New Nasal Spray may cure COVID-19 infections
New Nasal Spray may Cure COVID-19 infections
A nasal spray that blocks the absorption of the SARS-CoV-2 virus has completely protected ferrets it was tested on, according to a study released in November by an international team of scientists. The study, which was limited to animals, and has not yet been peer-reviewed, was assessed by several health experts with very positive results.
If the spray, which scientists described as non-toxic and stable, is proved to work in humans, it could provide a new way of fighting the pandemic. A daily spritz up the nose would act like a vaccine.
The work has been underway for months by scientists from Columbia University Medical Center in New York. Erasmus Medical Center in the Netherlands and Cornel University in Ithaca, New York. The study was funded by the National Institutes of health and the Columbia University medical Center.
The team is in the process of acquiring additional funding to pursue clinical trials in humans. Dr.Anne Moscana, a pediatrician and microbiologist at Columbia University and co-author of the study indicated they had applied for a patent on this new nasal spray. They have also applied to the federal government’s Operation Warp Speed and large pharmaceutical companies that are looking for new ways to combat the virus.
The spray attacks the virus directly. It contains a lipopeptide, a cholesterol particle linked to a chain of amino acids, the building blocks of proteins. This particular lipopeptide exactly matches a stretch of amino acids in the spike protein of the virus, which the pathogen uses to attach to a human airway or lung cell.
Before a virus can inject its RNA into a cell, the spike must effectively unzip, exposing two chains of amino acids, in order to fuse to the cell wall. As the spike zips back up to complete the process, the lipopeptide in the spray inserts itself, latching on to one of the spike’s amino acid chains and preventing the virus from attaching. It’s as if you were trying to zip up a zipper but another zipper has been placed inside so the two sides cannot meet.

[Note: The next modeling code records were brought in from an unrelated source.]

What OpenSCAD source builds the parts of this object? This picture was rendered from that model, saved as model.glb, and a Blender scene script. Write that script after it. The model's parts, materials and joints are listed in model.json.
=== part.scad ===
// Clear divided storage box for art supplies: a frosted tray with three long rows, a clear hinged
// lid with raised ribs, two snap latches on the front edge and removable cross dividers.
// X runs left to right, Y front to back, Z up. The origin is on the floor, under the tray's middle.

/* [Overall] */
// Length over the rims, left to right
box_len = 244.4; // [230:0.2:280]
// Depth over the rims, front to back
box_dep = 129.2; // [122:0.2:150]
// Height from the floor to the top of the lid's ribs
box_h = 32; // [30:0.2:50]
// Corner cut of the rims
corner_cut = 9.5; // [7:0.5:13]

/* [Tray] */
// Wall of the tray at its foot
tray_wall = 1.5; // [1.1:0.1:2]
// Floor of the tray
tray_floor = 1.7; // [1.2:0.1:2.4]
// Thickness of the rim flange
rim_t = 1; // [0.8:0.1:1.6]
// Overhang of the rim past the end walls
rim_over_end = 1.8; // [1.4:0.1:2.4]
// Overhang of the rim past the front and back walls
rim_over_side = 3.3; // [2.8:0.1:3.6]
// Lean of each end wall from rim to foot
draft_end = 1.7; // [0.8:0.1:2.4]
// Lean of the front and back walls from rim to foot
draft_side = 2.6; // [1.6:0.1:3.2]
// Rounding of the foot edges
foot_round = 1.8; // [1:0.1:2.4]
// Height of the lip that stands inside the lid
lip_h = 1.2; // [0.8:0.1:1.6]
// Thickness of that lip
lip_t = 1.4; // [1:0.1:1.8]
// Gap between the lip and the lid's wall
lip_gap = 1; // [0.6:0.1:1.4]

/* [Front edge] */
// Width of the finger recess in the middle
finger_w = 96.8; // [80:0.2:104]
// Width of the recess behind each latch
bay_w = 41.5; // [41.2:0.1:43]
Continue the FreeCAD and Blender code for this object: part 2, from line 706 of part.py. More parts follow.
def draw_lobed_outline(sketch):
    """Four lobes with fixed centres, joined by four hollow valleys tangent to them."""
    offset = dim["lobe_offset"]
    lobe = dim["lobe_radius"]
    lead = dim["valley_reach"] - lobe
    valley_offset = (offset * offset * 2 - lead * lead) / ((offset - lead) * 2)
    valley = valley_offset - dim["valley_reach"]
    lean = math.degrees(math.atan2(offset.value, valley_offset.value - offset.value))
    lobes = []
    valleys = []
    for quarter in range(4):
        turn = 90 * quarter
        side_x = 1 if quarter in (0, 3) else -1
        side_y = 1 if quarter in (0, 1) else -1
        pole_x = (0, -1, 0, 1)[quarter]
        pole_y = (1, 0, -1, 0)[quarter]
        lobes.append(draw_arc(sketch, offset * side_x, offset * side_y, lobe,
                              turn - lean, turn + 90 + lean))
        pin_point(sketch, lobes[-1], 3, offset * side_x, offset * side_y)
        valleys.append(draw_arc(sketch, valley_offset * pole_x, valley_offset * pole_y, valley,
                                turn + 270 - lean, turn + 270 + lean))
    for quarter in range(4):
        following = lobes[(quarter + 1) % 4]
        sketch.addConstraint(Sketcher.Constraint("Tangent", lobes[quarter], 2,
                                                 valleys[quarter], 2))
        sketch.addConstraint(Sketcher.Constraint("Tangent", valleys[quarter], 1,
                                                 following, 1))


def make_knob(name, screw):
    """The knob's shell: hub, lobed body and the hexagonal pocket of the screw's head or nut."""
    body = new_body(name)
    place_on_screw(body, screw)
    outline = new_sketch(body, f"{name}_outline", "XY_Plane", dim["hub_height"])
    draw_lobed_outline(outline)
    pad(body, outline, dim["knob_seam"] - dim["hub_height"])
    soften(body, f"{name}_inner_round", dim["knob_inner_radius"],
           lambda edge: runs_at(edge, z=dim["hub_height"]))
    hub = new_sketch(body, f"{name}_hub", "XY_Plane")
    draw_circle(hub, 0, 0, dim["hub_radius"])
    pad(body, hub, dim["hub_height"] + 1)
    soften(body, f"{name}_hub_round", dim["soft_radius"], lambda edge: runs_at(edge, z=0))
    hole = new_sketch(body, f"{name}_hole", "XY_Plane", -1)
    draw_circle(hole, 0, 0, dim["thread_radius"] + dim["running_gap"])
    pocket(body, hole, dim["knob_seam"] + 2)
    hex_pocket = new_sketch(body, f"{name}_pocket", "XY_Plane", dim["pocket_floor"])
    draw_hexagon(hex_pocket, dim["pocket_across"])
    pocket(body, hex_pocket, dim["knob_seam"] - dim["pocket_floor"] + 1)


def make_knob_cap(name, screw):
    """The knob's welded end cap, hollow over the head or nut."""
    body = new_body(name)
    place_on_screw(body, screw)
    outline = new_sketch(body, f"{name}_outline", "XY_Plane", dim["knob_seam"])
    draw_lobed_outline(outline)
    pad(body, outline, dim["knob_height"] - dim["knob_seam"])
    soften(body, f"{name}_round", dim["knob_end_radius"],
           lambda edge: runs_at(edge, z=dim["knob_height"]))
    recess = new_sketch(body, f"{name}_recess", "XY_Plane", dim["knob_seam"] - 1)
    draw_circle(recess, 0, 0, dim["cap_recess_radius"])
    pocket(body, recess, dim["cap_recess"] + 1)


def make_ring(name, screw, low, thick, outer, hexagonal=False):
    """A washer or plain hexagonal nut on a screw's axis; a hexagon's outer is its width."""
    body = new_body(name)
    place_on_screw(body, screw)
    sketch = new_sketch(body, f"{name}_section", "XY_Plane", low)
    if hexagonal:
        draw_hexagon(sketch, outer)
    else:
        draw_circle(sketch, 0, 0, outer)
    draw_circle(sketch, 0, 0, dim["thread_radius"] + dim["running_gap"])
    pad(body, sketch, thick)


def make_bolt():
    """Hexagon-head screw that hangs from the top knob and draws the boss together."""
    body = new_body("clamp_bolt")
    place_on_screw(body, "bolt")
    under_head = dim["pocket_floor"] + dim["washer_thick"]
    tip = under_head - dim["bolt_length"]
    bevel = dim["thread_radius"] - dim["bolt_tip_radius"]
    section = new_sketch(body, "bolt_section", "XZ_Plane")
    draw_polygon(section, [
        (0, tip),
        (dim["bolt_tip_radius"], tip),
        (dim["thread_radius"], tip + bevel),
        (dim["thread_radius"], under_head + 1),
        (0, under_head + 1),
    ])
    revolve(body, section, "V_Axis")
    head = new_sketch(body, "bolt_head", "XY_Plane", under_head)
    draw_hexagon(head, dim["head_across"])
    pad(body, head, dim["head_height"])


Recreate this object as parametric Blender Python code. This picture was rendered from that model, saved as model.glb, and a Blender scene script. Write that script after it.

The work was described in a paper posted to the preprint server bioRxiv and has been submitted to the Journal Science for peer review.
In the study, the spray was given to 60 ferrets, which were divided into pairs and placed in separate cages. Into each cage went two ferrets that had been given a placebo spray and one ferret that had been deliberately infected with SARS-CoV-2 a day or two earlier.
Ferrets are used by scientists studying flu, severe acute respiratory syndrome and other respiratory diseases because they can catch viruses through their nose much as humans do, although they also infect each other by contact with feces or by scratching and biting (as some humans do).
After 24hours together, none of the sprayed ferrets caught the disease; all the placebo-group ferrets did. Virus replication was completely blocked.
The protective spray attaches to cells in the nose and lungs and lasts about 24 hours. If this works as well in humans, you could sleep in a bed with someone infected or be with your infected kids and still be safe.
The lipoprotein can be inexpensively produced as a freeze-dried white powder that does not need refrigeration. A pharmacist could then mix the powder with sugar and water to produce a nasal spray.
Although vaccines can be very effective at treating pandemics, there is nothing better than a guaranteed treatment that does not allow it to infect us in the first place. Hopefully this will be one of many new treatments that eventually reduce the COCVID-19 virus to nothing but a nuisance that can be prevented.